Passion and patience are critical requirements, agreed. Besides that, I’d swear sensitivity, composition expertise, a deep knowledge of the photographic language and some familiarity with the history of photography need a place in your box of tools. And again, to arrange spectacular gameplay situations you also need to be an experienced player. I’d summarize all that in one word: skill. The very unique and composite kind VP requires.

“It’s just a screenshot with an Instagram filter applied on. It is working months of amazing game artists against one click in a Photo Mode”.
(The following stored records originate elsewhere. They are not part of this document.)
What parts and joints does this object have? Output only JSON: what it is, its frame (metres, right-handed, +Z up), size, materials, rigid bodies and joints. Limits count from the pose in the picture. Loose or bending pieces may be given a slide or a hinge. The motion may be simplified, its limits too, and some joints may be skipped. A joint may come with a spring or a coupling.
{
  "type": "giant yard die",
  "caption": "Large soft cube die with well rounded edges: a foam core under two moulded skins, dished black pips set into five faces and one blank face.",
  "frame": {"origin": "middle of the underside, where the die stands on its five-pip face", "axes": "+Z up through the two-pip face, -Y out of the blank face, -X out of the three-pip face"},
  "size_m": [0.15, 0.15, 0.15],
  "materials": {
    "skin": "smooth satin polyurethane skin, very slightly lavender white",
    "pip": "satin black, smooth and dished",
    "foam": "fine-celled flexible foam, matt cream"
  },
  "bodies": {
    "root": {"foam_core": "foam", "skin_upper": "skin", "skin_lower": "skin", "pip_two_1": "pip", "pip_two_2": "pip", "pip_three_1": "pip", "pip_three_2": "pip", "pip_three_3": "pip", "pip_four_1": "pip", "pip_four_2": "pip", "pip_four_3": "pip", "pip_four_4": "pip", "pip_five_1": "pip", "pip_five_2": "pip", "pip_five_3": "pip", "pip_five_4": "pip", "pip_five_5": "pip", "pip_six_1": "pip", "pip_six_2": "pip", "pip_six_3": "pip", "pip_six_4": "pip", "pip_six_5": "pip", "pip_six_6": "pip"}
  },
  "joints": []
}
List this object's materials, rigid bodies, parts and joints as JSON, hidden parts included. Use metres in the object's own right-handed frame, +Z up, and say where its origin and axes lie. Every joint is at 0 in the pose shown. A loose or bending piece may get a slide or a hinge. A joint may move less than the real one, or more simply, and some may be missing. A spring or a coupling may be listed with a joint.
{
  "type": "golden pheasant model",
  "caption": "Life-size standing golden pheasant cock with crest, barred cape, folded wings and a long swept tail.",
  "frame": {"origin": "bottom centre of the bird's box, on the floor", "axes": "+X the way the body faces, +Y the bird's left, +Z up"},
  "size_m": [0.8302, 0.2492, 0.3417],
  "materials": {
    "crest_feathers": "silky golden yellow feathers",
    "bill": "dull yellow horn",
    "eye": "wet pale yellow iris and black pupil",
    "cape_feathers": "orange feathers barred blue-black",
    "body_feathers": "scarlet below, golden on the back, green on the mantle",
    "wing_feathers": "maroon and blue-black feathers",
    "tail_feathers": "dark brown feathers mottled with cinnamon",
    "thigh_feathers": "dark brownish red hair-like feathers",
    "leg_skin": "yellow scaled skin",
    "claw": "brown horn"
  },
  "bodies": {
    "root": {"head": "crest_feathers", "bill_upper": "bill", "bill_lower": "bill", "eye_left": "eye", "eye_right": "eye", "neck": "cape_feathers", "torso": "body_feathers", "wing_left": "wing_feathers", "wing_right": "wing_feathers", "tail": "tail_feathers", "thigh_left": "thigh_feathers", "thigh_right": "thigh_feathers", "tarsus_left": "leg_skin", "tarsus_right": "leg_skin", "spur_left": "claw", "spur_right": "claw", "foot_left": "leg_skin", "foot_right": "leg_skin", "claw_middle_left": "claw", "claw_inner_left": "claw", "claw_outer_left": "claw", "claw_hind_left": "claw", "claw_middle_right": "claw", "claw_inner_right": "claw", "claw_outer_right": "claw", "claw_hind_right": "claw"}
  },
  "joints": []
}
Originally, photography was frowned upon by established arts because it was considered just a click on a box against the hard and long work of painters and sculptors. When the first compact cameras were produced, they were frowned upon by established photographers because they claimed their profession and art were being given away to anybody with a finger. When colour photography was invented, black and white veterans stated it was ugly and kitsch. Novelties are often rejected because they are not understood yet, so they instil the fear they might be taking something away from you. Virtual Photography takes nothing away from real life photography, it just takes photography to the virtual worlds.

“My screenshots are great, too. If your pics deserve to be on a book or in a museum, so are mine.”

When I started taking pictures at games, I used to think my shots were great. Actually, they were rather poor. Trivial, boring, meaningless. They were correct compositions at best. The funny thing with photography is that you don’t realize what shots are real good until you get good enough to take them yourself. Otherwise, millions of amateurs would not be constantly taking and proudly showing off their very ordinary photos. It was not up to me deciding to have my shots on websites, books and exhibitions. I was asked to by professionals of those fields. If you think your shots are that good, send them to editors, publishers, art critics and see what they think about them. Maybe you are right!

“Photography is hard. VP not as much”

I’m not sure the dignity of a language should be evaluated on the basis of how hard it is to master it. However, I used to think VP was easier than traditional photography myself, in spite of the thousands good photographers out there against only a bunch of decent virtual photographers in the whole world. Then I went back to real life photography during a sea vacation and I was constantly surprised by how easier it was under so many aspects:

1. Subjects’ poses and movements – In real life they are often natural and unique, in videogames this is much rarer. You might have to play for some tens hours only to get a pose in real life you can just ask your model to assume.

2. Light – In real life light can be good or bad, but it always looks real. In videogames, looking for a convincing light is a constant challenge.

3. Resolution is never a problem – For console games exclusives, you are often limited to sub-4K resolutions.

4. Scale – In videogames, detail is lost whenever you get either too close or far away from the subject. No macro photography, here. Virtual photographers are constantly striving for a balance between their own creative purposes and the level of detail allowed by the game.

5. Camera control – Real cameras (not to mention camera phones) are easy and quick to handle. Framing can be a matter of a blink. Photo Modes controls are always new, uncomfortable and complicated. Every time it’s like re-learning to ride a bike. Each game usually takes me around 50 hours to master its own camera controls. In real life, you can stick with just one camera whatever you’re going to shoot. And in case you need a different one, your hands and arms will still respond the same.

6. As long as you’re no wild life or war photographer, subjects do not attack you. Most games are about some kind of conflict, so you are always fighting in order to get that perfect climatic shot.

7. Taking a good picture of a real place or person might take some reconnaissance, but not necessarily 50+ hours of it. Fashion photographers can get professional results out of a 2 hour session with a model. No way you can expect the same when you're just 2 hours in a game.

Please note, all of the above does not mean VP is harder than real-life photography. It's just evidence they are both hard in different ways.

“Videogames are not even real. What’s the point of taking pictures of them?”

Videogames are not real. Yet they are true, as they are experienced by millions of people around the world. A wedding photo album is only relatable to the few people involved in the event. Pictures from mass shared experiences make for a universal language, because they can resonate with the personal history of a huge audience.